Glitzer und Protest beim Wettstreit der Sambaschulen in Rio
Mit viel Strass, Pailletten und teils unverhüllter Kritik am Präsidenten hat in Brasilien der traditionelle Wettstreit der Sambaschulen begonnen.

Das Wichtigste in Kürze
- In Brasilien hat in der Nacht auf Montag der Wettstreit der Sambaschulen begonnen.
- Die Karnevalisten üben unverhüllte Kritik am ultrarechten Präsidenten Bolsonaro.
- Erstmals erhielten die Sambaschulen für den berühmten Karneval kein Geld von der Stadt.
In der Nacht auf Montag defilierten sieben der insgesamt 13 brasilianischen Sambaschulen durch das Sambodrom. Sie präsentierten ihre ebenso fantasievollen wie glitzernden Shows und meterhohen Festwagen. Ein Jahr nach dem Amtsantritt des umstrittenen ultrarechten Staatschefs Jair Bolsonaro verbanden viele Gruppen das Karnevalsspektakel mit politischen Botschaften.
«Dieser Karneval enthält viel Protest, weil wir wollen, dass die Welt sieht, was hier passiert.» Das sagte die als Riesen-Edelstein kostümierte Camila Rocha kurz vor dem Einzug ins Sambodrom. «Es gibt viele Menschen, die gegen diese sehr extreme Regierung sind.»

Das diesjährige Motto ihrer Sambaschule Estacio de Sa («Steine») ist eine Anspielung auf die Verwandlung der Erde. Der Planet würde zu einer unwirtlichen Mondlandschaft werden, sollte die Regierung Bolsonaros die Amazonaswälder nicht besser schützen. In ihrem ersten Amtsjahr stieg die Abholzung in Brasiliens Amazonasgebiet um rund 85 Prozent.
Bolsonaro hat Brasilien tief gespalten
Bolsonaro hat die brasilianische Bevölkerung tief gespalten. Seine ultrarechte Politik richtet sich gegen viele Themen, die den Karnevalisten in dem südamerikanischen Land wichtig sind: Diversität, Homosexualität, Umweltschutz und Kunst.

Die Sambaschule Mangueira, Siegerin des Wettstreits im vergangenen Jahr, erzählte die Rückkehr von Jesus. Er tanzt mit Dornenkrone in geflickter Jeansjacke mit Anhängern in einem Armenviertel von Rio. Danach wird die Gruppe von mit Knüppeln bewaffneten Polizisten aufgelöst und Jesus direkt angegriffen: Eine Metapher für die stark angestiegene Polizeigewalt in den Favelas im vergangenen Jahr.
Die Sambaschule singt von Jesus mit «schwarzem Gesicht, dem Blut der Ureinwohner und dem Körper einer Frau». Damit zog sich die Gruppe bereits im Vorfeld den Zorn der evangelikalen Christen zu. Diese zählen zu den wichtigsten Unterstützern Bolsonaros. In einem Schreiben an Mangueira bezichtigten sie die Gruppe der «Blasphemie».
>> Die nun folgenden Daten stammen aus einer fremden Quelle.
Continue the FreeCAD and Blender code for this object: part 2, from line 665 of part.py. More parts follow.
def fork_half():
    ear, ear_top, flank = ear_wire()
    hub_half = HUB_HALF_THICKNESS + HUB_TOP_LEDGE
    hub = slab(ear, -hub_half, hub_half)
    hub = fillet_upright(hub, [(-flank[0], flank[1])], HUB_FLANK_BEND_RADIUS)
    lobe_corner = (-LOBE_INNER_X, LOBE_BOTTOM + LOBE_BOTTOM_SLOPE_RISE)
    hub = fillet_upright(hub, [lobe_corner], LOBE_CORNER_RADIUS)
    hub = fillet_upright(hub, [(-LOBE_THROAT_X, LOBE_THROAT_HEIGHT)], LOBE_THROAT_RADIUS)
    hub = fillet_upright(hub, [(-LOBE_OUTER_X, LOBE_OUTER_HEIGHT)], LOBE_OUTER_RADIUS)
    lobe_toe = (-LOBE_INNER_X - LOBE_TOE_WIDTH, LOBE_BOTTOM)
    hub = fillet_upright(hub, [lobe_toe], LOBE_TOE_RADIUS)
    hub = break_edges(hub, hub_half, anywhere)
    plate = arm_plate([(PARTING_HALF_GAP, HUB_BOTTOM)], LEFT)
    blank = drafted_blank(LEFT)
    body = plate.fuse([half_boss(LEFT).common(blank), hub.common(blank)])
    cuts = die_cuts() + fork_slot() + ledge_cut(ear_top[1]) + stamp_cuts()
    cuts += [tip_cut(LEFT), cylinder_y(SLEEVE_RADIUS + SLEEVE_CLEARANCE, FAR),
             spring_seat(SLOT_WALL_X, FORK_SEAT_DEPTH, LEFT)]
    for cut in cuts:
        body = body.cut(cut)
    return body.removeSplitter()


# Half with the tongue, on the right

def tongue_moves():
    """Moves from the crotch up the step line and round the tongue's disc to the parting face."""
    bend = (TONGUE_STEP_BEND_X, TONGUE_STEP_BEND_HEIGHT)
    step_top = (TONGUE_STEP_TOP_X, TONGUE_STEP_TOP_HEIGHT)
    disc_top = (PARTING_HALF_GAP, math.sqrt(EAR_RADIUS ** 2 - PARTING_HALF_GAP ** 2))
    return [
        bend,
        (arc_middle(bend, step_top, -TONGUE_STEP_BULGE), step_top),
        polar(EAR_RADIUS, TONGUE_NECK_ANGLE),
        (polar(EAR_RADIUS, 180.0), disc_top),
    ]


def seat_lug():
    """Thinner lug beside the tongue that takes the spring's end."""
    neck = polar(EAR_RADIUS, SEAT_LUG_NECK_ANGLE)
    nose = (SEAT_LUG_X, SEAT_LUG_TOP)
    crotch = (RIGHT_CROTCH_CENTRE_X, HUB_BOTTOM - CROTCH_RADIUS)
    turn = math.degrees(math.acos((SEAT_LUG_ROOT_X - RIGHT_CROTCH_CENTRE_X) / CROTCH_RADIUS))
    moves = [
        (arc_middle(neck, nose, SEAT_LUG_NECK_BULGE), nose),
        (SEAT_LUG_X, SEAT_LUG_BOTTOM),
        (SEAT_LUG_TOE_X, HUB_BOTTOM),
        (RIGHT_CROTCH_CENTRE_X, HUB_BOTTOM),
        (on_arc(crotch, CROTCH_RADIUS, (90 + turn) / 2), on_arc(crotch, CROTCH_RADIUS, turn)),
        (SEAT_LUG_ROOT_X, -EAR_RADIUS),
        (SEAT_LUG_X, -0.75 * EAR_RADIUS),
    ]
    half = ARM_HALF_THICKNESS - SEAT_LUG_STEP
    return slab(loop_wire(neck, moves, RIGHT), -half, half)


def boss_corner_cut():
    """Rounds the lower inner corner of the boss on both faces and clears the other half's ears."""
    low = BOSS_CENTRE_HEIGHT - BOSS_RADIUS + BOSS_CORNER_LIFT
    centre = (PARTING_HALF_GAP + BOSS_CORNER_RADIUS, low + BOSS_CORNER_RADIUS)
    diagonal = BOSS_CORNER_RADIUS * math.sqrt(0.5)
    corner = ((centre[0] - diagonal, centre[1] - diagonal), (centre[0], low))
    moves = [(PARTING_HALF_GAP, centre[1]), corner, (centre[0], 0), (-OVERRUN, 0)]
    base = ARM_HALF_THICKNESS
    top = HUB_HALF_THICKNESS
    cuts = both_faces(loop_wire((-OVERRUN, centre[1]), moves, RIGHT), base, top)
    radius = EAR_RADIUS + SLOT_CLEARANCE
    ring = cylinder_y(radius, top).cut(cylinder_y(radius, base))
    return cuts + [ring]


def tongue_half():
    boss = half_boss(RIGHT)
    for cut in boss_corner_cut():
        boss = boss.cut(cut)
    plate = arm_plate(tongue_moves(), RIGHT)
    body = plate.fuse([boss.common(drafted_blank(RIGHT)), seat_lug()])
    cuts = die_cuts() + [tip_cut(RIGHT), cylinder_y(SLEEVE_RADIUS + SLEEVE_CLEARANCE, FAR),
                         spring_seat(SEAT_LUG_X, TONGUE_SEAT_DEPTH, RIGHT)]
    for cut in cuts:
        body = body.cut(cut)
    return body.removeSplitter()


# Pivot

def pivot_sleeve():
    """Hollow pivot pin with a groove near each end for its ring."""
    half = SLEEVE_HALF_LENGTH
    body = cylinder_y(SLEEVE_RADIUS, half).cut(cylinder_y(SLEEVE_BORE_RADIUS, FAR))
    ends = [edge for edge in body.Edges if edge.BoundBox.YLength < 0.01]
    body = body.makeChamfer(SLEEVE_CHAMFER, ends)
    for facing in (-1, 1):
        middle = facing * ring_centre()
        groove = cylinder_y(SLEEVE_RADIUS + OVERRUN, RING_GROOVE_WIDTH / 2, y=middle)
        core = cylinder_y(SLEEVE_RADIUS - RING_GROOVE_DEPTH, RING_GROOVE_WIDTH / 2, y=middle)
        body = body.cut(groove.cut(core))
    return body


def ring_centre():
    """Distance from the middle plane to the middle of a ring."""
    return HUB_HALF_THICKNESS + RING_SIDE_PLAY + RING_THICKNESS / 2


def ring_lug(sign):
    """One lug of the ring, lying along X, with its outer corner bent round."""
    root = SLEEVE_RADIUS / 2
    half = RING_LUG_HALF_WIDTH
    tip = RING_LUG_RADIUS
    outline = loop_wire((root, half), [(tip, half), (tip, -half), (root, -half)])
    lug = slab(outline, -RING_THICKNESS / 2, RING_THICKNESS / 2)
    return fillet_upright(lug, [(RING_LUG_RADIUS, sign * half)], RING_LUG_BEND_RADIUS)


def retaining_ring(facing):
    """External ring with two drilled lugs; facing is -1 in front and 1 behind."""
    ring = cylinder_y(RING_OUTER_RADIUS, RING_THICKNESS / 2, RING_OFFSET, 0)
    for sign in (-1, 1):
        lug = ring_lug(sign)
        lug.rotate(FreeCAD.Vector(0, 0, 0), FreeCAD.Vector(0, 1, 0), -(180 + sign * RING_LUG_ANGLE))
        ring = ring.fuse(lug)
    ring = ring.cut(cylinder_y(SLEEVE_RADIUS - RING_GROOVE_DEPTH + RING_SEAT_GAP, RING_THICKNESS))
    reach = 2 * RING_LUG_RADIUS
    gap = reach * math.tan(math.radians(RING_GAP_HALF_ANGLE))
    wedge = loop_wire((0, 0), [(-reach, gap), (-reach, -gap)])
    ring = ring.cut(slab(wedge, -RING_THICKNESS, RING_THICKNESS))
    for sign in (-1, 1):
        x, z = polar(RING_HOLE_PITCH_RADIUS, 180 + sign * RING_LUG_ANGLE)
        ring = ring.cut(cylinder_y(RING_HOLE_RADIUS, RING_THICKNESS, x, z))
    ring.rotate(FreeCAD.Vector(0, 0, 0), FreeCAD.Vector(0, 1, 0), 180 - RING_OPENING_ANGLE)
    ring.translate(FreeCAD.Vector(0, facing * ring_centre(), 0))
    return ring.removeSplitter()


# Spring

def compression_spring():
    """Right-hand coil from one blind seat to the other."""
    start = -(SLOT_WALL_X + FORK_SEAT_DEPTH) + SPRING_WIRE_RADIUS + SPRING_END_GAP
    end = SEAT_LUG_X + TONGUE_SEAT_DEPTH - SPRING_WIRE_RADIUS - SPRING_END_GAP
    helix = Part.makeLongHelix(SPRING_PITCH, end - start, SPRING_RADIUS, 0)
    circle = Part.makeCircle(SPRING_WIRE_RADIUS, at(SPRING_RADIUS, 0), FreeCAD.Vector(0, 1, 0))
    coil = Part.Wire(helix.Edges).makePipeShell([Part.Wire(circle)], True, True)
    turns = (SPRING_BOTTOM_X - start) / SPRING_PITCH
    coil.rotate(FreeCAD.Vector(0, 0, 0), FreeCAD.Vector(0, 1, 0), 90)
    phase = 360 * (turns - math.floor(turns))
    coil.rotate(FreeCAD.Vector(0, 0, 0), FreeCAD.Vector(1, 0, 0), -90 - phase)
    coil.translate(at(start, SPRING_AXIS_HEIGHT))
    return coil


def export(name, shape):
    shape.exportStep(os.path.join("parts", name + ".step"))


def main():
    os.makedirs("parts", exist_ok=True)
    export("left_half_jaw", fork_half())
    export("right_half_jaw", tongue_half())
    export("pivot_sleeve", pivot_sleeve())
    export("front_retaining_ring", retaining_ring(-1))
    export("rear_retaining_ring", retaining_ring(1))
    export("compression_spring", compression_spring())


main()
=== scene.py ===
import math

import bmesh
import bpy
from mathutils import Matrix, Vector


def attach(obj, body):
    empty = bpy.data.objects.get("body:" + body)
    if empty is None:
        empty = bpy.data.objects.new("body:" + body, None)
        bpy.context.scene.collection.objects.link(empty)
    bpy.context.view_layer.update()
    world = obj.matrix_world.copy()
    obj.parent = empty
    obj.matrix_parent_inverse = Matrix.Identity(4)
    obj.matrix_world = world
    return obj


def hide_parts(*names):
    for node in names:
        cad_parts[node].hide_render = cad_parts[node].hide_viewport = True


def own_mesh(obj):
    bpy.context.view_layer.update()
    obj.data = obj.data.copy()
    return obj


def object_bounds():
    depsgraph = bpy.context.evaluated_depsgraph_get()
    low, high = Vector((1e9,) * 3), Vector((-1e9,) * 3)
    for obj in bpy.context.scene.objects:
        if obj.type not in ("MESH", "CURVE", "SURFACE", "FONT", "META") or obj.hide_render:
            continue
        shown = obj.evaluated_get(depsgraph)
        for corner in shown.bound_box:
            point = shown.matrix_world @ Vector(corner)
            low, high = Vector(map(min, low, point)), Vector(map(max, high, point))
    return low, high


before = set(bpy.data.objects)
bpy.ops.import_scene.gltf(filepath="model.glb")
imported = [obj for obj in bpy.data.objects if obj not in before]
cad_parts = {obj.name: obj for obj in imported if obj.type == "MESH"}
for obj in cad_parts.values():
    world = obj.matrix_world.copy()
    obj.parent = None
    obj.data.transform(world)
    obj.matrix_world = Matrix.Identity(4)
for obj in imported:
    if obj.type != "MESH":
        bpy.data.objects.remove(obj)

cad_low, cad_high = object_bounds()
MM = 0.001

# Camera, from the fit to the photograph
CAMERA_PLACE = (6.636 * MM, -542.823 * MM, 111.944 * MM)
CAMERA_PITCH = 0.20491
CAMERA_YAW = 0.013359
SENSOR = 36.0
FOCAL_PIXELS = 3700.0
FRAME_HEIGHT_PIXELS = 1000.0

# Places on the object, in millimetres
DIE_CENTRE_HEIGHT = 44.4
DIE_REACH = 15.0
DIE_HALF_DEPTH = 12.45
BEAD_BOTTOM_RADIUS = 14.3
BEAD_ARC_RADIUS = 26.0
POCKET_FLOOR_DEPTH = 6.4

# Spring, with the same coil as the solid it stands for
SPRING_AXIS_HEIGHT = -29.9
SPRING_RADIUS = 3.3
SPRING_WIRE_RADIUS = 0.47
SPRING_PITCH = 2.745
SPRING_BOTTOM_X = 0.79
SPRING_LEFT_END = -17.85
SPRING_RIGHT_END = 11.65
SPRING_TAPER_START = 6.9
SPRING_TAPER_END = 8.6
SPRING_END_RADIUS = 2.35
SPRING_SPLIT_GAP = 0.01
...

Andere Sambaschulen haben Themen wie Falschnachrichten im Präsidentschaftswahlkampf 2018 oder die Rechte von Frauen und Schwarzen gewählt. Die erfolgreichste Sambaschule in der Geschichte des Landes, Portela, wollte ihre Show dem Ureinwohnervolk Tupinamba widmen. Es lebte vor der Ankunft der Portugiesen im Gebiet von Rio de Janeiro.
Kein Geld für Sambaschulen
Portela kritisiert in einem ihrer Lieder Bolsonaro, einen Ex-Kapitän der Marine, und den umstrittenen Bürgermeister der Millionenstadt, Marcelo Crivella. Der 62-Jährige ist zugleich Bischof einer der grössten evangelikalen Gemeinden Brasiliens: «Unsere Gemeinschaft hat keine Partei oder Fraktion, sie hat keinen Bischof und verbeugt sich vor keinem Kapitän.»

Crivella hat den weltberühmten Karneval in Rio seit seinem Amtsantritt 2016 immer wieder offen kritisiert. Zudem kürzte er die finanziellen Zuschüsse von umgerechnet einst 5,8 Millionen Euro für die Sambaschulen kontinuierlich. In diesem Jahr erhalten die 13 Sambaschulen erstmals überhaupt kein Geld von der Stadt.
In der Nacht zum Dienstag präsentieren sich die anderen sechs Sambaschulen. Jede hat eine Stunde Zeit, um die Jury und die 70'000 Zuschauer im Sambodrom zu überzeugen. Millionen Menschen verfolgen das Spektakel im Fernsehen. Derweil hält der Strassenkarneval in Rio de Janeiro bereits seit einer Woche an.